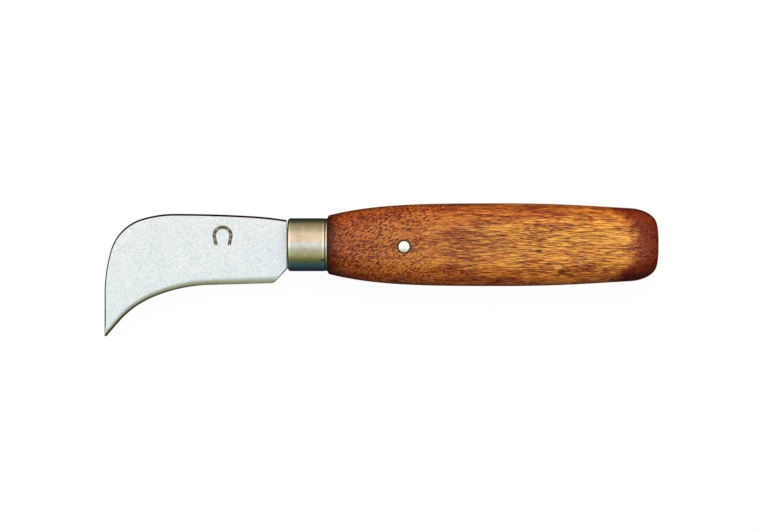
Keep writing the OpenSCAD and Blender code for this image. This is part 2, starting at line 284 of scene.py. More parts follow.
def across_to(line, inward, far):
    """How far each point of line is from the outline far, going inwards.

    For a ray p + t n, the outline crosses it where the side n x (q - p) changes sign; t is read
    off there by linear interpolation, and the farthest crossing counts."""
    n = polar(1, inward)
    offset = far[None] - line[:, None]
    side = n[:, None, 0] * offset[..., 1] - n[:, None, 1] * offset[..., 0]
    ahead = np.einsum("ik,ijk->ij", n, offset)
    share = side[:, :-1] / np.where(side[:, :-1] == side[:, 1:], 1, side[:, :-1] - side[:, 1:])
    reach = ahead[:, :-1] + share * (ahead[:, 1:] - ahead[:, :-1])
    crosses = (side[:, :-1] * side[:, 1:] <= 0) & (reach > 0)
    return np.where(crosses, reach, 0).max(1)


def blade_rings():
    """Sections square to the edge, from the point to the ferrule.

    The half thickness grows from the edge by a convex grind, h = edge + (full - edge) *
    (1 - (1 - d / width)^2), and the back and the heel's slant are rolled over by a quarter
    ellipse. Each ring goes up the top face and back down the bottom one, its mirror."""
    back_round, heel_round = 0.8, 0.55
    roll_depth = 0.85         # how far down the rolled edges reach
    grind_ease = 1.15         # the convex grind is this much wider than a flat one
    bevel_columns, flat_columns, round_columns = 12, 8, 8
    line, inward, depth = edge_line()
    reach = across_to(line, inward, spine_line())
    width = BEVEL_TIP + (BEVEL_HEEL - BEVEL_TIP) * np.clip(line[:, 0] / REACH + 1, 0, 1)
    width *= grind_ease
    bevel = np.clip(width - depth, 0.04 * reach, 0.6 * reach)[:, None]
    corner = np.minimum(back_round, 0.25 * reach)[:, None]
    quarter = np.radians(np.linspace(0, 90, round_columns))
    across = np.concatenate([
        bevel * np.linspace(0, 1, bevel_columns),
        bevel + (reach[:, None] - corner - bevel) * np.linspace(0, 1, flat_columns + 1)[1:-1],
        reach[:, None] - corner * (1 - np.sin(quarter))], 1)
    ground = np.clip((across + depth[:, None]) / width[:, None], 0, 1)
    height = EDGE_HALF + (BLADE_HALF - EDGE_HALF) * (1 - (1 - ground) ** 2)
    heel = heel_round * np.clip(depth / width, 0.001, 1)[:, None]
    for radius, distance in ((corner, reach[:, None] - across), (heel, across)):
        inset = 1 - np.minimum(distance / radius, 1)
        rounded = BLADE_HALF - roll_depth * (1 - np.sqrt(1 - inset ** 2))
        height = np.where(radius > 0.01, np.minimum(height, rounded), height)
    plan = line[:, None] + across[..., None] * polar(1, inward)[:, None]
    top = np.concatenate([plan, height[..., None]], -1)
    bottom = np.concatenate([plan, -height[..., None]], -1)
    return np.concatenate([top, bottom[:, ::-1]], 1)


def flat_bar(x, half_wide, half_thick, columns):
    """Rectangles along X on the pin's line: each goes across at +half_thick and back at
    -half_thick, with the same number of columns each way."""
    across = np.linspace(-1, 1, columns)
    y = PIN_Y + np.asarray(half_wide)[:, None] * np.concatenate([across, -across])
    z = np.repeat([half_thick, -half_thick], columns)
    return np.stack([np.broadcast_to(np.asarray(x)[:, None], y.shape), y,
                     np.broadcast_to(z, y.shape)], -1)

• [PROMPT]
Copy out the listing above, line by line and exactly, from its first line to the line holding "to the ferrule.", inclusive.

• [RESULT]
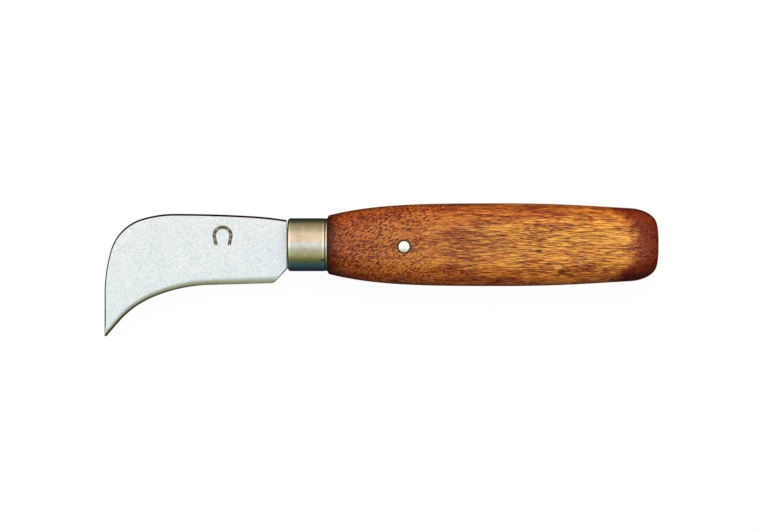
Keep writing the OpenSCAD and Blender code for this image. This is part 2, starting at line 284 of scene.py. More parts follow.
def across_to(line, inward, far):
    """How far each point of line is from the outline far, going inwards.

    For a ray p + t n, the outline crosses it where the side n x (q - p) changes sign; t is read
    off there by linear interpolation, and the farthest crossing counts."""
    n = polar(1, inward)
    offset = far[None] - line[:, None]
    side = n[:, None, 0] * offset[..., 1] - n[:, None, 1] * offset[..., 0]
    ahead = np.einsum("ik,ijk->ij", n, offset)
    share = side[:, :-1] / np.where(side[:, :-1] == side[:, 1:], 1, side[:, :-1] - side[:, 1:])
    reach = ahead[:, :-1] + share * (ahead[:, 1:] - ahead[:, :-1])
    crosses = (side[:, :-1] * side[:, 1:] <= 0) & (reach > 0)
    return np.where(crosses, reach, 0).max(1)


def blade_rings():
    """Sections square to the edge, from the point to the ferrule.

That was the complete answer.